- What the exercise asks: Below is a listing; restate from it, character for character, the lines beginning at the line holding "for node in" and ending at the line holding "(-8.8, -13.5, 0.5))", both included.

>> begin Data for this exercise

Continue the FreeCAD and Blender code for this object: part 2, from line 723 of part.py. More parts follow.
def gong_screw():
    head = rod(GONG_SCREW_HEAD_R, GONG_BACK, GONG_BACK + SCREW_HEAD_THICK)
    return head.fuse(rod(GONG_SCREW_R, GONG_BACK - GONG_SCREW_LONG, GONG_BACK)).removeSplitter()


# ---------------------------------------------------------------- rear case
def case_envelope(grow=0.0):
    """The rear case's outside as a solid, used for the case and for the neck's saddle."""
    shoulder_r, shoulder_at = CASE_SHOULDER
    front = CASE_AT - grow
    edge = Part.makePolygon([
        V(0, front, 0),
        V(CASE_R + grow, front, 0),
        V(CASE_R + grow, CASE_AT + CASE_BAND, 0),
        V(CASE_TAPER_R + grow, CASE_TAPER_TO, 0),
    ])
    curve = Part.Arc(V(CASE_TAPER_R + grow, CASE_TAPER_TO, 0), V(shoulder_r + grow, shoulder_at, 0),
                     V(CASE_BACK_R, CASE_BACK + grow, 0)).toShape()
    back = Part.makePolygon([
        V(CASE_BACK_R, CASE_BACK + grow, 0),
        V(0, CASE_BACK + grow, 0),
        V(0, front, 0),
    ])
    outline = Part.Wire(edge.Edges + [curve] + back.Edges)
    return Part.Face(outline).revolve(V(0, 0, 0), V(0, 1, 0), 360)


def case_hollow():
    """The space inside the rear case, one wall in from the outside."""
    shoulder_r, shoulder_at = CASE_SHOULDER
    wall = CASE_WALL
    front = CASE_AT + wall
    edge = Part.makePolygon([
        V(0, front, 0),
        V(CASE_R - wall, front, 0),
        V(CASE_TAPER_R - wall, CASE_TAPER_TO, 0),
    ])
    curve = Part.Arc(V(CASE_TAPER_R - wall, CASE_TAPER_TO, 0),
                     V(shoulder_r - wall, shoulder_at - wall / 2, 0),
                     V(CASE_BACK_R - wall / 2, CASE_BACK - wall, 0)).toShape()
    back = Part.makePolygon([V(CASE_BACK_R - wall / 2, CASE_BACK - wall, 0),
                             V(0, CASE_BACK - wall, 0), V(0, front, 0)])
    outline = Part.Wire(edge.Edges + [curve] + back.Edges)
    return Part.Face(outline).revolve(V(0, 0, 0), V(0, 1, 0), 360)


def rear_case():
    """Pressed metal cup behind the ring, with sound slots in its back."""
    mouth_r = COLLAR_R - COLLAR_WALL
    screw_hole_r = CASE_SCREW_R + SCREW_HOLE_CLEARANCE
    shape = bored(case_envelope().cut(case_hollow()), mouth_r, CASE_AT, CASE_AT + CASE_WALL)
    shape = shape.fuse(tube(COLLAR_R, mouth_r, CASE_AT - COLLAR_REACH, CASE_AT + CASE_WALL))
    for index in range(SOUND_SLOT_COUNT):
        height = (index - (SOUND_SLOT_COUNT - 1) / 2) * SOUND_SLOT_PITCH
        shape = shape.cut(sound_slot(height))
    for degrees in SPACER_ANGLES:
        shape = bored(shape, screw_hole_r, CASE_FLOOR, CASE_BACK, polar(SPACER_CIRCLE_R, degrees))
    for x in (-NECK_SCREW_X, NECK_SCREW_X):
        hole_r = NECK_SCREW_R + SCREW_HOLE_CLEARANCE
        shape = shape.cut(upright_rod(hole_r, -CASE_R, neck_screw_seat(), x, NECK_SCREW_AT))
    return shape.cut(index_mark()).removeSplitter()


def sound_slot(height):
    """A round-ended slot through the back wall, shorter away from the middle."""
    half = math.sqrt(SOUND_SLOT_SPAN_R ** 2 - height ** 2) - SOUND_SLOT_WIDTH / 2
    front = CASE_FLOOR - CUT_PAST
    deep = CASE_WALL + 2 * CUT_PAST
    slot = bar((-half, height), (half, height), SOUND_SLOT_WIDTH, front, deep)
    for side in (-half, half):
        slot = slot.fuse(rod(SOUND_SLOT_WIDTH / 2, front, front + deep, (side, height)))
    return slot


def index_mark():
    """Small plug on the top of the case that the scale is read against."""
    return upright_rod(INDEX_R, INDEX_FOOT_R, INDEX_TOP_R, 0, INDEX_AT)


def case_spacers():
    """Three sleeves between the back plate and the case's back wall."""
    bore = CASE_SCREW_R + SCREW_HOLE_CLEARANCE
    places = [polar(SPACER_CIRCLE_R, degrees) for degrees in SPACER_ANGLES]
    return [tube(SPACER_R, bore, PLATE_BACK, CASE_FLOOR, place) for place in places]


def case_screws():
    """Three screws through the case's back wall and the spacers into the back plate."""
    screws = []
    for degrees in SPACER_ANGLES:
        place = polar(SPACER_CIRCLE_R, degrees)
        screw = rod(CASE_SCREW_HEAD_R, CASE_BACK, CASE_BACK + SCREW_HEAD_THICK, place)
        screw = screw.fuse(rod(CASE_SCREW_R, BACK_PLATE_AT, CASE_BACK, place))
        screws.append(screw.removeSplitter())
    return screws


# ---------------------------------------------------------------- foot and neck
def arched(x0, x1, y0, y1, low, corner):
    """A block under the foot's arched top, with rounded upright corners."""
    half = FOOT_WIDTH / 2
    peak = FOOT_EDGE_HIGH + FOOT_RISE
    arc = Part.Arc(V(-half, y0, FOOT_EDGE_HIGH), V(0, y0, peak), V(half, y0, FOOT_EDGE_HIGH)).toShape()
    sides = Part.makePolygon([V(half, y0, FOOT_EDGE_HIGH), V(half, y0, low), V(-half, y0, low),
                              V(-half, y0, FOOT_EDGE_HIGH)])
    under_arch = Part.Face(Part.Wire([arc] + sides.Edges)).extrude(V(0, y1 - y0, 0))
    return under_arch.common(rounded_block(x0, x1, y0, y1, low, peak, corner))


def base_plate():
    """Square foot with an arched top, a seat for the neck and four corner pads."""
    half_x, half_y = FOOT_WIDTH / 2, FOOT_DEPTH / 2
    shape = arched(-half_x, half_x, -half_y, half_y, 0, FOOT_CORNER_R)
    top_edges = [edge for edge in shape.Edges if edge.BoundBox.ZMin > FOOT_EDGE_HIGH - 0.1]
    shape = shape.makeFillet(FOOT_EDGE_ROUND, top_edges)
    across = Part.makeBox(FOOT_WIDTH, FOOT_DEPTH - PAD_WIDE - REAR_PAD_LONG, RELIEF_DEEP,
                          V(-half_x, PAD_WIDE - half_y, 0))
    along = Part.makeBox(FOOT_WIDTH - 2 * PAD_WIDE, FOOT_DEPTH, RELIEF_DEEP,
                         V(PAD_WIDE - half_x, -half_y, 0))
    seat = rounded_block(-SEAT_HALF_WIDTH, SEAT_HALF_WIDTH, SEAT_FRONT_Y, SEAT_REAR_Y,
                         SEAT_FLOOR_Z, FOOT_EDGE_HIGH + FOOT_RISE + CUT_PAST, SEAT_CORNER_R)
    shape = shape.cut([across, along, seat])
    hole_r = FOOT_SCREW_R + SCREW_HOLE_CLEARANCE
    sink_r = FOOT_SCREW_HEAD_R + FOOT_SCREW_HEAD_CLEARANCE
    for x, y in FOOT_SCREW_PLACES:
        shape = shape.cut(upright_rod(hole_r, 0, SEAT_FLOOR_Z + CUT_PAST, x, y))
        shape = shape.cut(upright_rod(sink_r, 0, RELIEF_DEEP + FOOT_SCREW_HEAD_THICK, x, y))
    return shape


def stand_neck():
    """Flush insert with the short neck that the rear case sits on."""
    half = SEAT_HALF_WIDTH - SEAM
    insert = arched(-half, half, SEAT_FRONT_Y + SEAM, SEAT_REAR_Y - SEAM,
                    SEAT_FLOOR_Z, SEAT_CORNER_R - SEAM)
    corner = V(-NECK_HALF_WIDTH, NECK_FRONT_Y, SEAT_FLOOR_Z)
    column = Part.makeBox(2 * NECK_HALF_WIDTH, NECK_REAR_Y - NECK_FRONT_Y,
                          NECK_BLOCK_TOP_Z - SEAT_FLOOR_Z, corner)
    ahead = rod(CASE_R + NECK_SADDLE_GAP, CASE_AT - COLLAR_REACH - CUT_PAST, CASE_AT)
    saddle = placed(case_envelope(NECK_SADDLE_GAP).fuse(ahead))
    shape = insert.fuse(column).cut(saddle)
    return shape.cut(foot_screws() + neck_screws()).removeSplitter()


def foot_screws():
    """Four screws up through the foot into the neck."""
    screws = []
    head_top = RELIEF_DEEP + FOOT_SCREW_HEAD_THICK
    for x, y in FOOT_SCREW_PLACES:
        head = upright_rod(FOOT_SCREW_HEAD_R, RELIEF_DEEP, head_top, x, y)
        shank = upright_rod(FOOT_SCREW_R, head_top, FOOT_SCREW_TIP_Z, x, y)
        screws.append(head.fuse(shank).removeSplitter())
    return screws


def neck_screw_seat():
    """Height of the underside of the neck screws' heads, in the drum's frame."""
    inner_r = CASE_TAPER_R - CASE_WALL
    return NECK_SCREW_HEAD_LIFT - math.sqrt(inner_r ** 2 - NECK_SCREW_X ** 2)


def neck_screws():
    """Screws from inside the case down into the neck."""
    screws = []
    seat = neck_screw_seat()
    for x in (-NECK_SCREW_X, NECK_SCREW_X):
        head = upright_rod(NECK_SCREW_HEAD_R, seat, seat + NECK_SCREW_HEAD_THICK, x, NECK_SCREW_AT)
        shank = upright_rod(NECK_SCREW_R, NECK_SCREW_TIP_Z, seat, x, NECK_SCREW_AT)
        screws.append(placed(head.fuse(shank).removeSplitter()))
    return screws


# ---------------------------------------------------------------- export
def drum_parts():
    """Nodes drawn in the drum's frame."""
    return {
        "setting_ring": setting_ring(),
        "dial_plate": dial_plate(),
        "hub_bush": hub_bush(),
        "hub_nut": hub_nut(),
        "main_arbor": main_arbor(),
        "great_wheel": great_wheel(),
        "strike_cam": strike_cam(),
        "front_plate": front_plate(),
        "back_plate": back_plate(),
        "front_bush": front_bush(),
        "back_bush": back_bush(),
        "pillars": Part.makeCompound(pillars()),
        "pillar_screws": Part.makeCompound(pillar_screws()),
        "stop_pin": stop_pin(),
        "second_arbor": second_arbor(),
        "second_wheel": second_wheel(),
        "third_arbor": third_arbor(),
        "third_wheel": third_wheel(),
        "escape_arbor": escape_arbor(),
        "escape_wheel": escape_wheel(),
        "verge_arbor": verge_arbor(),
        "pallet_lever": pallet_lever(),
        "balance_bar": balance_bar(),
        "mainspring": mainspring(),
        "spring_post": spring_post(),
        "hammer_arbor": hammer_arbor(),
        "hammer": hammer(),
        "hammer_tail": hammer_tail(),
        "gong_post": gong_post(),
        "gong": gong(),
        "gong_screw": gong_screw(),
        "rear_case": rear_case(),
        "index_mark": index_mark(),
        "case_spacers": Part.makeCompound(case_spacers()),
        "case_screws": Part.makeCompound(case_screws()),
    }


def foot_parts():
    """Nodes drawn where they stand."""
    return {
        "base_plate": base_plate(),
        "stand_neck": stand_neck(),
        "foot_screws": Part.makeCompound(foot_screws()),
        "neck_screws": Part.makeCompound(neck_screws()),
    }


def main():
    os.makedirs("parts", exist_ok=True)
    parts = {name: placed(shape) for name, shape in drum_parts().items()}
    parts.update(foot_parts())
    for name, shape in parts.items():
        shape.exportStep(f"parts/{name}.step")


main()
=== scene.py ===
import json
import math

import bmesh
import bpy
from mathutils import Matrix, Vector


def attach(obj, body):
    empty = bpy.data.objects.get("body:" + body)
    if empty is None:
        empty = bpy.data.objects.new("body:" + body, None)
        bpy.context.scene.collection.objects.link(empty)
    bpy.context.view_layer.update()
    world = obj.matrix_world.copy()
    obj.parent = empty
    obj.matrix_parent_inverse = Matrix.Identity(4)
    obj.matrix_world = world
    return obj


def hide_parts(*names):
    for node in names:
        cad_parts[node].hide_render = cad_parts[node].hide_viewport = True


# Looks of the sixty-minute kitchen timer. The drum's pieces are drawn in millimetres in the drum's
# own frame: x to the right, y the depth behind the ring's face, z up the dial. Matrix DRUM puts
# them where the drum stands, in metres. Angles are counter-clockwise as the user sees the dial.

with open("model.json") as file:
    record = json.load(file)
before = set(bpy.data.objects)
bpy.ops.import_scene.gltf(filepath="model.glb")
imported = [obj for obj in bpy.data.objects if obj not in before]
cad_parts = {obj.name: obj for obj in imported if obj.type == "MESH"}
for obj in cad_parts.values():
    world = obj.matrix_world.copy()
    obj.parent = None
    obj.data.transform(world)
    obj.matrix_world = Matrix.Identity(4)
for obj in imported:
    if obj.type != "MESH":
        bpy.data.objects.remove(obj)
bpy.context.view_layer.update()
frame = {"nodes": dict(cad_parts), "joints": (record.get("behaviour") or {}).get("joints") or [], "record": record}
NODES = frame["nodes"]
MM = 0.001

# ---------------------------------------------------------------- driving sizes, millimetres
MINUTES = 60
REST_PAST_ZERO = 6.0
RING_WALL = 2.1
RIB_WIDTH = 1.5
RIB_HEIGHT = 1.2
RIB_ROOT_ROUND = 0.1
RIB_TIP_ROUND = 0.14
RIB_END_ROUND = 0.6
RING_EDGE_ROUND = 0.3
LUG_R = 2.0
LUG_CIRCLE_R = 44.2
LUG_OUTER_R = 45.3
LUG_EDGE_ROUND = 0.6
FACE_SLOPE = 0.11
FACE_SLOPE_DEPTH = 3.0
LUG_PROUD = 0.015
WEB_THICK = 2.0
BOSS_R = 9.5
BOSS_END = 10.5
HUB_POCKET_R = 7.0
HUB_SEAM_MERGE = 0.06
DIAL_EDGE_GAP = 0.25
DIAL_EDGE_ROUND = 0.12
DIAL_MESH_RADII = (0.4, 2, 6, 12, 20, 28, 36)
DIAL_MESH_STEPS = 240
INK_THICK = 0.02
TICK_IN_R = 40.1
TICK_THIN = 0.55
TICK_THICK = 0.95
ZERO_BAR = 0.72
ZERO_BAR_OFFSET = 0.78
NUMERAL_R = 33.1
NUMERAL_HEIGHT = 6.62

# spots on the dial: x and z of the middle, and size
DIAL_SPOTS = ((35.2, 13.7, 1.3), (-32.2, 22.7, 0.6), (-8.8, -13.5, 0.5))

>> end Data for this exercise
>> begin Data for this exercise

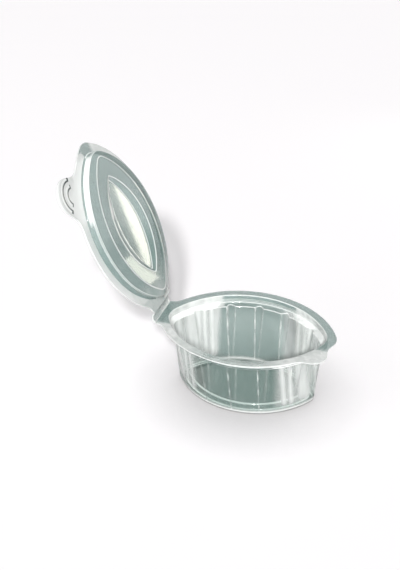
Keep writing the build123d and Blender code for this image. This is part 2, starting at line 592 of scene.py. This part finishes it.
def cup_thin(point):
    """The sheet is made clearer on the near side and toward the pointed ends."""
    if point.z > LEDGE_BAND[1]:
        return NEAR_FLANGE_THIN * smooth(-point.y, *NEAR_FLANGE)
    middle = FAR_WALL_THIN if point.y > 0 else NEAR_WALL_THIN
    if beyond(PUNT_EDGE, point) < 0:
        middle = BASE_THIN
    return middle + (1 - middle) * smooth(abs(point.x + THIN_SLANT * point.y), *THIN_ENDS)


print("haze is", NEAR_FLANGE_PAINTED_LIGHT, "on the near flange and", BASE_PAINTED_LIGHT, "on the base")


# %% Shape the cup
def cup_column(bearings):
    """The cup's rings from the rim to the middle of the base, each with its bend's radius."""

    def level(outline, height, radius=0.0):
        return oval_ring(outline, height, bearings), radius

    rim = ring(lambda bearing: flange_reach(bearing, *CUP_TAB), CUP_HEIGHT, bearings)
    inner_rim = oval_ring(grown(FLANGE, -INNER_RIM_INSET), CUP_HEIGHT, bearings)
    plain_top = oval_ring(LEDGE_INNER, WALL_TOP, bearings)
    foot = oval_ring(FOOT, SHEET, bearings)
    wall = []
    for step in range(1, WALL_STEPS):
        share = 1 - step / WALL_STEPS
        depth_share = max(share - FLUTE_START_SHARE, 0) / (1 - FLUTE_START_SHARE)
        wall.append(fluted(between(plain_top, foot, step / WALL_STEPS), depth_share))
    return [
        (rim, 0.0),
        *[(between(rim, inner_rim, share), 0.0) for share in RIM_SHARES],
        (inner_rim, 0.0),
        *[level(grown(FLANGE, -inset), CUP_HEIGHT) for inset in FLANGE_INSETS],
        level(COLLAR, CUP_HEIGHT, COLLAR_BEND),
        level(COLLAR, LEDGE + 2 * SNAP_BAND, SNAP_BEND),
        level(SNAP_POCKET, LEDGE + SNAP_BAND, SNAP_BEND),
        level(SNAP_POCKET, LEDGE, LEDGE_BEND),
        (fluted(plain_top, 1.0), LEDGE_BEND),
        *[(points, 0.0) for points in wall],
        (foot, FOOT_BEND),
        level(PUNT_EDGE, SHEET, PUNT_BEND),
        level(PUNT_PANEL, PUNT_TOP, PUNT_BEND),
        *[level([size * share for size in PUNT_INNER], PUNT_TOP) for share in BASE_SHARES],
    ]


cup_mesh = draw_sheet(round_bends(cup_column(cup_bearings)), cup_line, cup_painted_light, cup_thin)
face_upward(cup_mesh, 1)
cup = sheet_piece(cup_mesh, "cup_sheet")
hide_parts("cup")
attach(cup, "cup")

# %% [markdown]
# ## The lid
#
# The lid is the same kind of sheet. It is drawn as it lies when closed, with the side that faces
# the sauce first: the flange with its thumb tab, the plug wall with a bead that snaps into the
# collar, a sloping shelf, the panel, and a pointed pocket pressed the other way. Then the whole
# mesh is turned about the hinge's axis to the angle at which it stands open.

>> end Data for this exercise

- Problem solution:
    for node in names:
        cad_parts[node].hide_render = cad_parts[node].hide_viewport = True


# Looks of the sixty-minute kitchen timer. The drum's pieces are drawn in millimetres in the drum's
# own frame: x to the right, y the depth behind the ring's face, z up the dial. Matrix DRUM puts
# them where the drum stands, in metres. Angles are counter-clockwise as the user sees the dial.

with open("model.json") as file:
    record = json.load(file)
before = set(bpy.data.objects)
bpy.ops.import_scene.gltf(filepath="model.glb")
imported = [obj for obj in bpy.data.objects if obj not in before]
cad_parts = {obj.name: obj for obj in imported if obj.type == "MESH"}
for obj in cad_parts.values():
    world = obj.matrix_world.copy()
    obj.parent = None
    obj.data.transform(world)
    obj.matrix_world = Matrix.Identity(4)
for obj in imported:
    if obj.type != "MESH":
        bpy.data.objects.remove(obj)
bpy.context.view_layer.update()
frame = {"nodes": dict(cad_parts), "joints": (record.get("behaviour") or {}).get("joints") or [], "record": record}
NODES = frame["nodes"]
MM = 0.001

# ---------------------------------------------------------------- driving sizes, millimetres
MINUTES = 60
REST_PAST_ZERO = 6.0
RING_WALL = 2.1
RIB_WIDTH = 1.5
RIB_HEIGHT = 1.2
RIB_ROOT_ROUND = 0.1
RIB_TIP_ROUND = 0.14
RIB_END_ROUND = 0.6
RING_EDGE_ROUND = 0.3
LUG_R = 2.0
LUG_CIRCLE_R = 44.2
LUG_OUTER_R = 45.3
LUG_EDGE_ROUND = 0.6
FACE_SLOPE = 0.11
FACE_SLOPE_DEPTH = 3.0
LUG_PROUD = 0.015
WEB_THICK = 2.0
BOSS_R = 9.5
BOSS_END = 10.5
HUB_POCKET_R = 7.0
HUB_SEAM_MERGE = 0.06
DIAL_EDGE_GAP = 0.25
DIAL_EDGE_ROUND = 0.12
DIAL_MESH_RADII = (0.4, 2, 6, 12, 20, 28, 36)
DIAL_MESH_STEPS = 240
INK_THICK = 0.02
TICK_IN_R = 40.1
TICK_THIN = 0.55
TICK_THICK = 0.95
ZERO_BAR = 0.72
ZERO_BAR_OFFSET = 0.78
NUMERAL_R = 33.1
NUMERAL_HEIGHT = 6.62

# spots on the dial: x and z of the middle, and size
DIAL_SPOTS = ((35.2, 13.7, 1.3), (-32.2, 22.7, 0.6), (-8.8, -13.5, 0.5))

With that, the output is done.